◆ What is expected ◆
In exact form, please repeat the records from their opening line down to the line with "---- Driving dimensions", including that line.

◆ Given data ◆
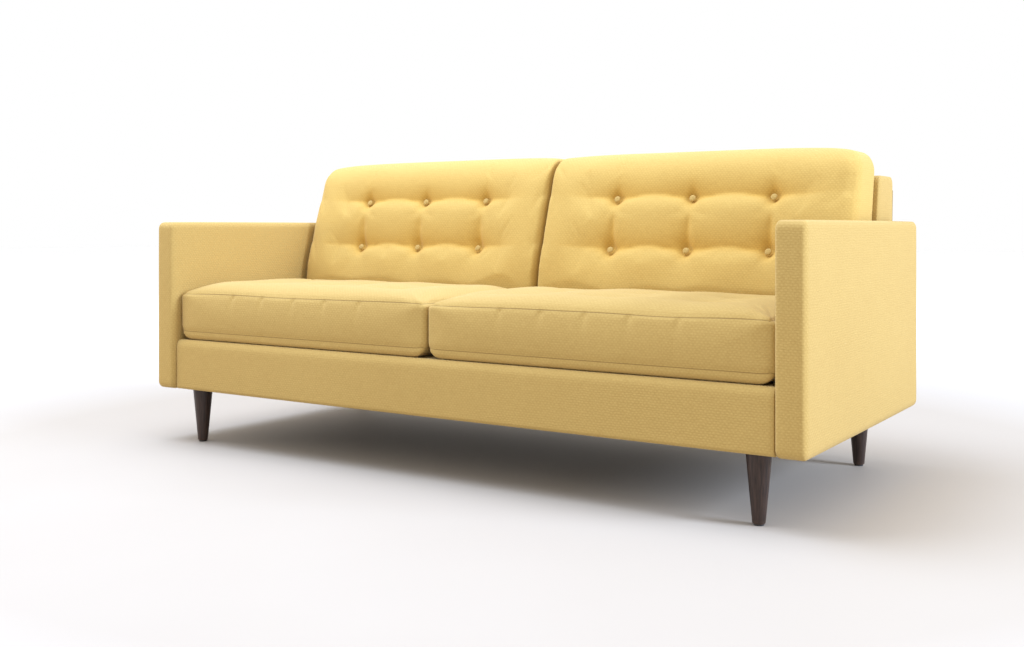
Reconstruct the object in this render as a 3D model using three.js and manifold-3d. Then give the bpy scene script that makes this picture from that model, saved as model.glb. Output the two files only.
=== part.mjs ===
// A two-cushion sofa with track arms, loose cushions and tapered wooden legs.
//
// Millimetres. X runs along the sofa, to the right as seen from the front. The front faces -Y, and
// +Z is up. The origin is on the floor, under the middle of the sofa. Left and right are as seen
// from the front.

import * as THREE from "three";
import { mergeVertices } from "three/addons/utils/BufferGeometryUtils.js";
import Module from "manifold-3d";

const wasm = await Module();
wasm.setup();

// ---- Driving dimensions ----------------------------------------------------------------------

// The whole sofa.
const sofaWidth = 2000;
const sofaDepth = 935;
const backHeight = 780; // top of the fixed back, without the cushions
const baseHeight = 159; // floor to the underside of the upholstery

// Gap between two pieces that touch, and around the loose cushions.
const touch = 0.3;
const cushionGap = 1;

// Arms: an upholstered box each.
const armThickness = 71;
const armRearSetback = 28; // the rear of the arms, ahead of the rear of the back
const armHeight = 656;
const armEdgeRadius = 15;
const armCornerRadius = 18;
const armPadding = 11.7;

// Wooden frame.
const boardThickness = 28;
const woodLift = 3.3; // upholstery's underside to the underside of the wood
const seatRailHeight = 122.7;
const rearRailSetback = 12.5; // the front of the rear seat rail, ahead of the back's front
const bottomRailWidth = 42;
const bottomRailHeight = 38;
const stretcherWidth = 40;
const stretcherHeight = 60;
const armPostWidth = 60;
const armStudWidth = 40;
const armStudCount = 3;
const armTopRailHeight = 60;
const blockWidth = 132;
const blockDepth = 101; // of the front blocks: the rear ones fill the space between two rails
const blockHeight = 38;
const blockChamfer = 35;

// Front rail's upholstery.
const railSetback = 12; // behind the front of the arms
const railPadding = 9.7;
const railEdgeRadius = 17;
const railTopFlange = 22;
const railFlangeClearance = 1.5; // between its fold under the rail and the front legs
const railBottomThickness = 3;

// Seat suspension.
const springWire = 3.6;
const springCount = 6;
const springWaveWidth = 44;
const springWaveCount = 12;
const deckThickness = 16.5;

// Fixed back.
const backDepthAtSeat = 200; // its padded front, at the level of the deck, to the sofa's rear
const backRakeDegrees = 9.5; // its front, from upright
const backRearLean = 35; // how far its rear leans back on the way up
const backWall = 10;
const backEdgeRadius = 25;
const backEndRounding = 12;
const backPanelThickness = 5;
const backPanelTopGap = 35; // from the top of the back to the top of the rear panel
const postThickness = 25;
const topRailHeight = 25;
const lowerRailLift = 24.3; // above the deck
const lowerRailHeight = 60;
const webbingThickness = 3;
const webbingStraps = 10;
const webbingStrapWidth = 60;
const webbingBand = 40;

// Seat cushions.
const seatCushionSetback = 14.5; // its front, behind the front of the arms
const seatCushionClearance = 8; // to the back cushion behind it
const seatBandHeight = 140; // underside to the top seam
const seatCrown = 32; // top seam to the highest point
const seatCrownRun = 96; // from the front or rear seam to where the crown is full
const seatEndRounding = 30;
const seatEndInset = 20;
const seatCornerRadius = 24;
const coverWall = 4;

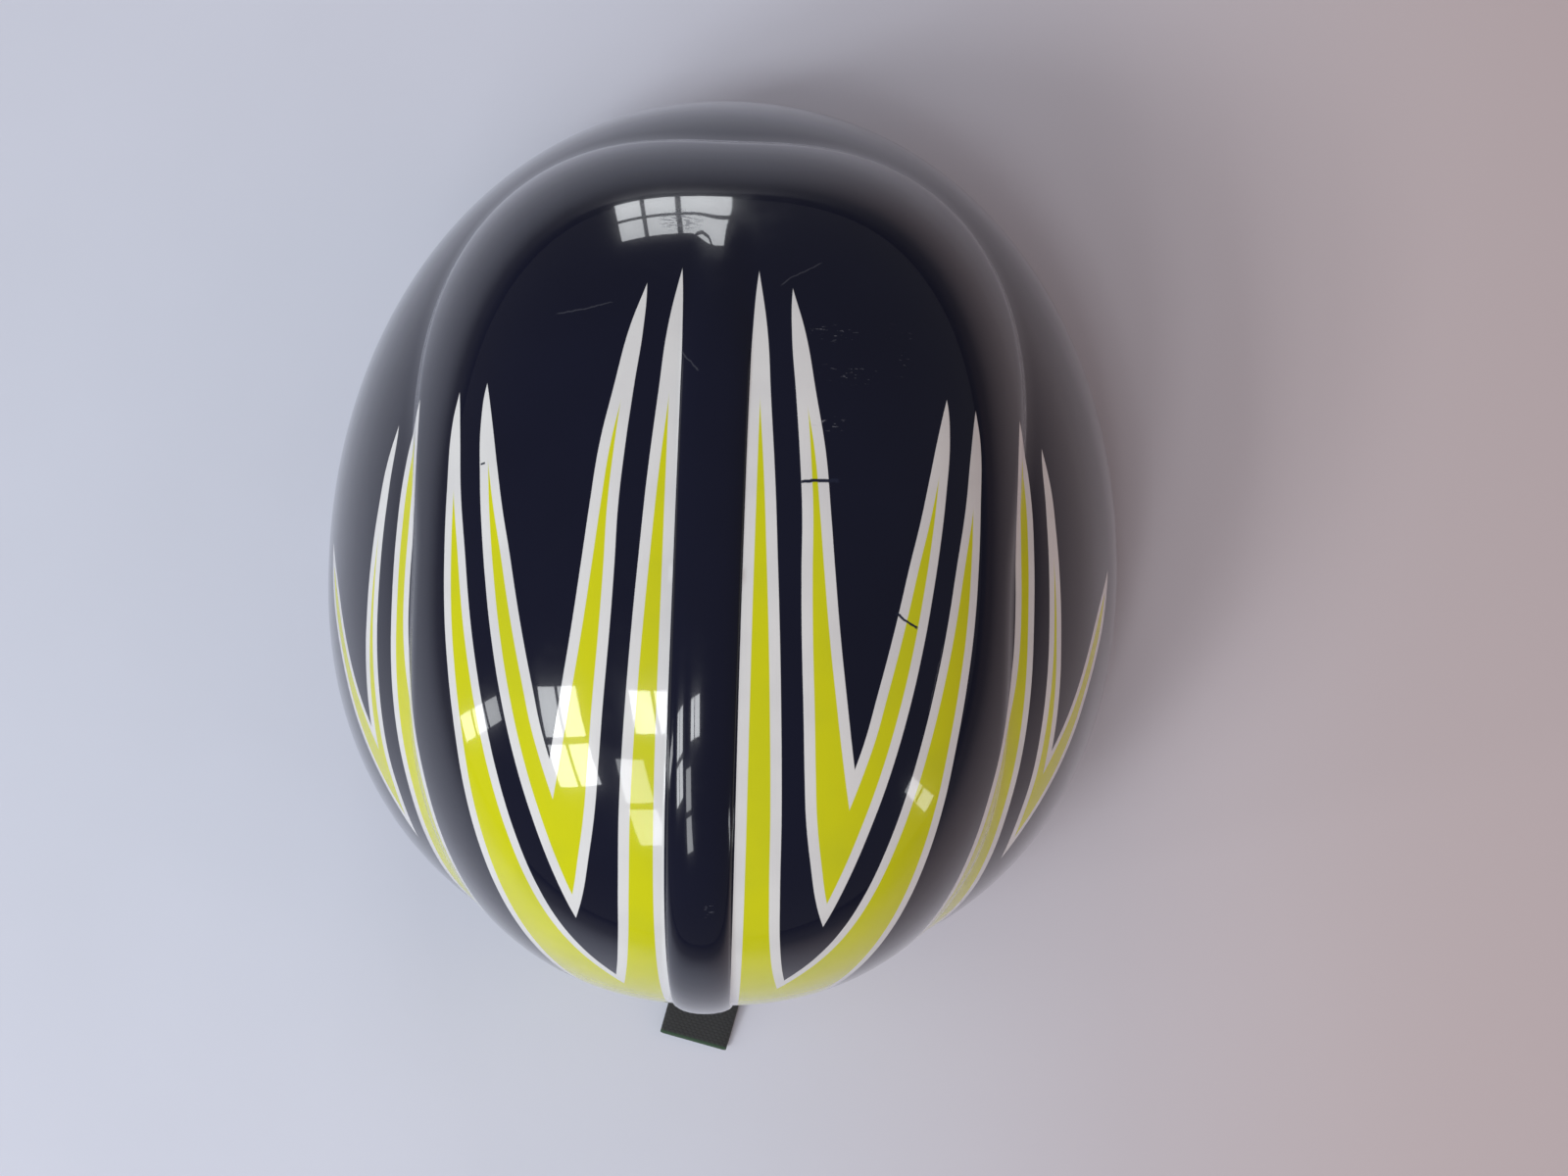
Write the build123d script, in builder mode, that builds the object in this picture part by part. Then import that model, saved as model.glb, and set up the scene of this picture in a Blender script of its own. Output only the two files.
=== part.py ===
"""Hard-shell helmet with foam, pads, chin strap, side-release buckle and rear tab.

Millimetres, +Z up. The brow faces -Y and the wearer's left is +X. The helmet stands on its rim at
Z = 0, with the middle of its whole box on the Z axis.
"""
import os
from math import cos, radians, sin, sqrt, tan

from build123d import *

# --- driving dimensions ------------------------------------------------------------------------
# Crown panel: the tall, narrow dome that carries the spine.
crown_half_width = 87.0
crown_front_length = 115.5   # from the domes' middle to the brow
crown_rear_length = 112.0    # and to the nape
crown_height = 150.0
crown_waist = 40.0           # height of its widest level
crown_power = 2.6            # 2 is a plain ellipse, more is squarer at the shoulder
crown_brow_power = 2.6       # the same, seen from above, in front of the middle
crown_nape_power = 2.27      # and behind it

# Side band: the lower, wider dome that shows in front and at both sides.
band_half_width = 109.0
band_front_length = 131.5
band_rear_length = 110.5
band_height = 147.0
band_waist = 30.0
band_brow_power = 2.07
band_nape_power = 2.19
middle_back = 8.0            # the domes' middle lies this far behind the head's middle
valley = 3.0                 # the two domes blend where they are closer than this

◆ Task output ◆
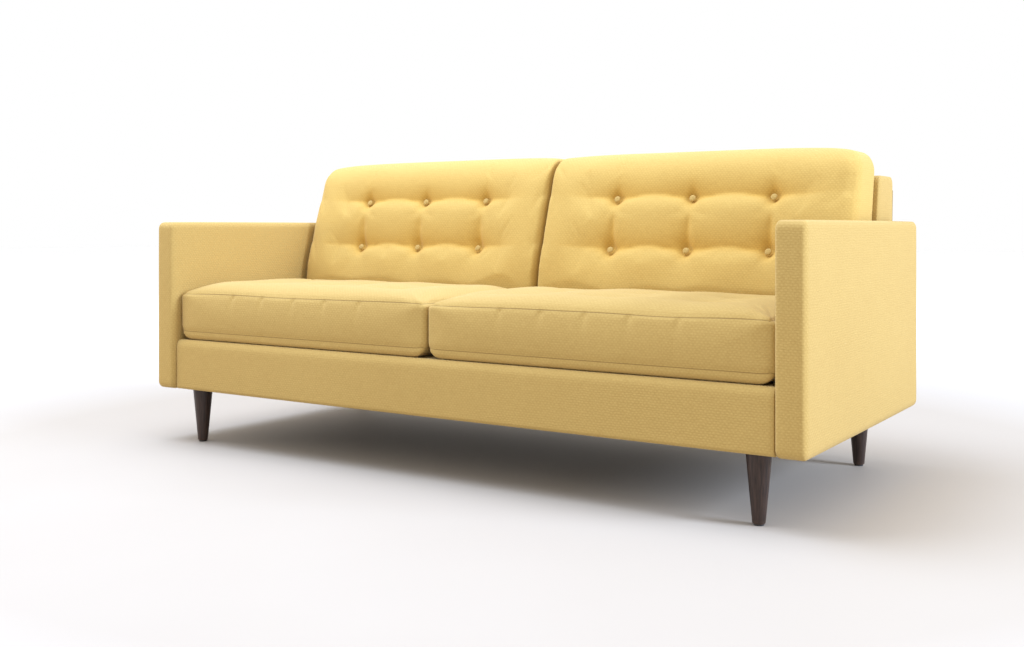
Reconstruct the object in this render as a 3D model using three.js and manifold-3d. Then give the bpy scene script that makes this picture from that model, saved as model.glb. Output the two files only.
=== part.mjs ===
// A two-cushion sofa with track arms, loose cushions and tapered wooden legs.
//
// Millimetres. X runs along the sofa, to the right as seen from the front. The front faces -Y, and
// +Z is up. The origin is on the floor, under the middle of the sofa. Left and right are as seen
// from the front.

import * as THREE from "three";
import { mergeVertices } from "three/addons/utils/BufferGeometryUtils.js";
import Module from "manifold-3d";

const wasm = await Module();
wasm.setup();

// ---- Driving dimensions ----------------------------------------------------------------------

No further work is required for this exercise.